Arbitrators Raise O'Quinn Tab for Breast Implant Clients by Almost $6M, to $41.5M
Brenda Sapino Jeffreys
Texas Lawyer
09-17-2007
An arbitration panel has ordered John M. O'Quinn's firm to pay a little more to a class of 3,450 former breast implant clients who allege O'Quinn's firm overcharged them for expenses.
In July, a three-member arbitration panel ordered O'Quinn's firm to pay $35.7 million in damages to the class. But in an order issued on Sept. 11, a three-member arbitration panel ordered the firm to pay a total of $41,465,950. That $41.5 million breaks down to $9,979,364 for breach of contract damages, $2,494,841 for attorney fees on the breach of contract claim, $3,991,745 in interest on the breach of contract claim and $25 million for fee forfeiture.
The panel allocated $500,000 for expenses and $10,241,487 for attorney fees, leaving $30,724,463 to be distributed to class members.
O'Quinn, of the O'Quinn Law Firm in Houston, did not return a telephone call seeking comment. Neither did his attorney, Billy Shepherd, a partner in Cruse, Scott, Henderson & Allen in Houston, who said in an earlier interview that they are researching avenues of appeal.
An attorney for the plaintiffs, Joseph Jamail, a partner in Jamail & Kolius in Houston, says, "It came out pretty much where I thought we were going to, based on the original order." Jamail says the former O'Quinn clients "felt cheated" but are now vindicated.
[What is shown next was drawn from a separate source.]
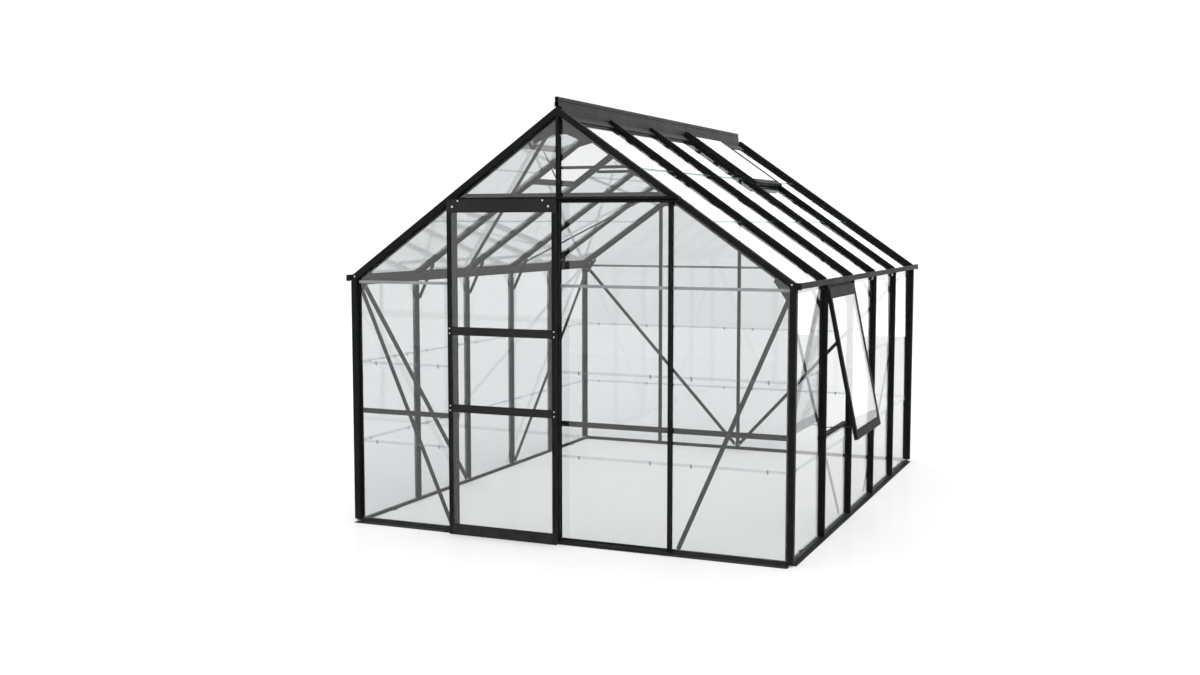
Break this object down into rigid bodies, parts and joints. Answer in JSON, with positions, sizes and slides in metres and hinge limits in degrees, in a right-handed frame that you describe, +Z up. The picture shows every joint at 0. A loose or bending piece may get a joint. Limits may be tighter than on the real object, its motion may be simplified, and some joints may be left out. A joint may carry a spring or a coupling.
{
  "type": "greenhouse",
  "caption": "Walk-in glazed greenhouse with a gable roof, black aluminium frame, sliding front door, opening side window and roof vents.",
  "frame": {"origin": "on the ground under the middle of the front gable's outer face, on the underside of the front sill", "axes": "+X to the right across the gable seen from the door, +Y from the front gable to the rear gable along the ridge, +Z up"},
  "size_m": [2.7399, 3.263, 2.332],
  "materials": {
    "black_powder_coat": "satin black powder-coated aluminium extrusion",
    "black_plate": "satin black powder-coated flat strip and plate",
    "black_pvc": "satin black extruded bar cap and moulded gutter end",
    "grey_pvc": "grey glazing strip",
    "nylon": "natural nylon wheel or slide",
    "bright_steel": "bright bolt, clip or axle",
    "glass": "clear 3 mm horticultural glass"
  },
  "bodies": {
    "frame": {"bar_caps": "black_pvc", "collar_ties": "black_powder_coat", "corner_posts": "black_powder_coat", "door_track": "black_powder_coat", "frame_bolts": "bright_steel", "front_gable_glass": "glass", "front_mid_rails": "black_powder_coat", "front_sill": "black_powder_coat", "gable_bars": "black_powder_coat", "gable_braces": "black_plate", "gable_headers": "black_powder_coat", "glazing_clips": "bright_steel", "glazing_strips": "grey_pvc", "gusset_plates": "black_plate", "gutter_end_caps": "black_pvc", "knee_braces": "black_plate", "left_gutter": "black_powder_coat", "left_roof_glass": "glass", "left_sill": "black_powder_coat", "left_wall_glass": "glass", "rafters": "black_powder_coat", "rear_gable_glass": "glass", "rear_sill": "black_powder_coat", "ridge_bar": "black_powder_coat", "ridge_cap": "black_powder_coat", "right_gutter": "black_powder_coat", "right_roof_glass": "glass", "right_sill": "black_powder_coat", "right_wall_glass": "glass", "roof_bars": "black_powder_coat", "roof_braces": "black_plate", "sash_hinge_rails": "black_powder_coat", "sash_sills": "black_powder_coat", "side_bars": "black_powder_coat", "side_braces": "black_plate", "sill_corner_brackets": "black_plate", "stay_pegs": "bright_steel"},
    "door": {"door_bottom_rail": "black_powder_coat", "door_glass": "glass", "door_guides": "nylon", "door_mid_rails": "black_powder_coat", "door_screws": "bright_steel", "door_stiles": "black_powder_coat", "door_top_rail": "black_powder_coat", "roller_axles": "bright_steel"},
    "left_roller": {"left_roller": "nylon"},
    "right_roller": {"right_roller": "nylon"},
    "window": {"window_rails": "black_powder_coat", "window_stiles": "black_powder_coat", "window_glass": "glass"},
    "window_stay": {"window_stay": "black_plate"},
    "left_vent": {"left_vent_rails": "black_powder_coat", "left_vent_stiles": "black_powder_coat", "left_vent_glass": "glass"},
    "left_vent_stay": {"left_vent_stay": "black_plate"},
    "right_vent": {"right_vent_rails": "black_powder_coat", "right_vent_stiles": "black_powder_coat", "right_vent_glass": "glass"},
    "right_vent_stay": {"right_vent_stay": "black_plate"}
  },
  "joints": [
    {"name": "door_slide", "type": "slide", "parent": "frame", "child": "door", "axis": [1, 0, 0], "range_m": [0, 0.6]},
    {"name": "left_roller_spin", "type": "hinge", "parent": "door", "child": "left_roller", "pos_m": [-0.556, -0.017, 1.8008], "axis": [0, 1, 0], "range_deg": [0, 3126]},
    {"name": "right_roller_spin", "type": "hinge", "parent": "door", "child": "right_roller", "pos_m": [-0.057, -0.017, 1.8008], "axis": [0, 1, 0], "range_deg": [0, 3126]},
    {"name": "window_hinge", "type": "hinge", "parent": "frame", "child": "window", "pos_m": [1.26, 0.962, 1.358], "axis": [0, -1, 0], "range_deg": [-11.7, 4.3]},
    {"name": "window_stay_pivot", "type": "hinge", "parent": "window", "child": "window_stay", "pos_m": [1.40717, 0.962, 0.56844], "axis": [0, -1, 0], "range_deg": [-2.8, 7.4]},
    {"name": "left_vent_hinge", "type": "hinge", "parent": "frame", "child": "left_vent", "pos_m": [-0.02297, 0.962, 2.26528], "axis": [0, 1, 0], "range_deg": [-21, 3]},
    {"name": "left_vent_stay_pivot", "type": "hinge", "parent": "left_vent", "child": "left_vent_stay", "pos_m": [-0.54597, 0.962, 2.11839], "axis": [0, 1, 0], "range_deg": [-1.9, 12.9]},
    {"name": "right_vent_hinge", "type": "hinge", "parent": "frame", "child": "right_vent", "pos_m": [0.02297, 2.206, 2.26528], "axis": [0, -1, 0], "range_deg": [0, 24]},
    {"name": "right_vent_stay_pivot", "type": "hinge", "parent": "right_vent", "child": "right_vent_stay", "pos_m": [0.4586, 2.206, 1.94072], "axis": [0, -1, 0], "range_deg": [-14.7, 0.1]}
  ],
  "couplings": [
    {"joint": "left_roller_spin", "follows": "door_slide", "rad_per_m": 90.909},
    {"joint": "right_roller_spin", "follows": "door_slide", "rad_per_m": 90.909},
    {"joint": "window_stay_pivot", "follows": "window_hinge", "ratio": -0.625},
    {"joint": "left_vent_stay_pivot", "follows": "left_vent_hinge", "ratio": -0.61},
    {"joint": "right_vent_stay_pivot", "follows": "right_vent_hinge", "ratio": -0.61}
  ]
}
In their petition in Martha Wood, et al. v. John M. O'Quinn, P.C., the plaintiffs allege O'Quinn's firm wrongfully deducted "Breast Implant General Expenses" -- expenses such as the cost of taking depositions that were relevant to all the suits -- and other fees from their settlement checks. O'Quinn denied the allegations.
In an order issued in March, a majority of the arbitration panel found that the fee agreements between O'Quinn's firm and the class members do not allow for the deduction of the general breast implant expenses, that certain expenses charged the class members were "inappropriate" and that the firm's actions were not authorized by the fee agreements.
All three arbitrators, who are located in Houston -- David Beck, a partner in Beck, Redden & Secrest, former state district Judge Susan Soussan and Kenneth Tekell, a partner in Tekell, Book, Matthews & Limmer -- signed the Sept. 11 order. Only Beck and Tekell signed the March order, and only Beck and Soussan signed the July order.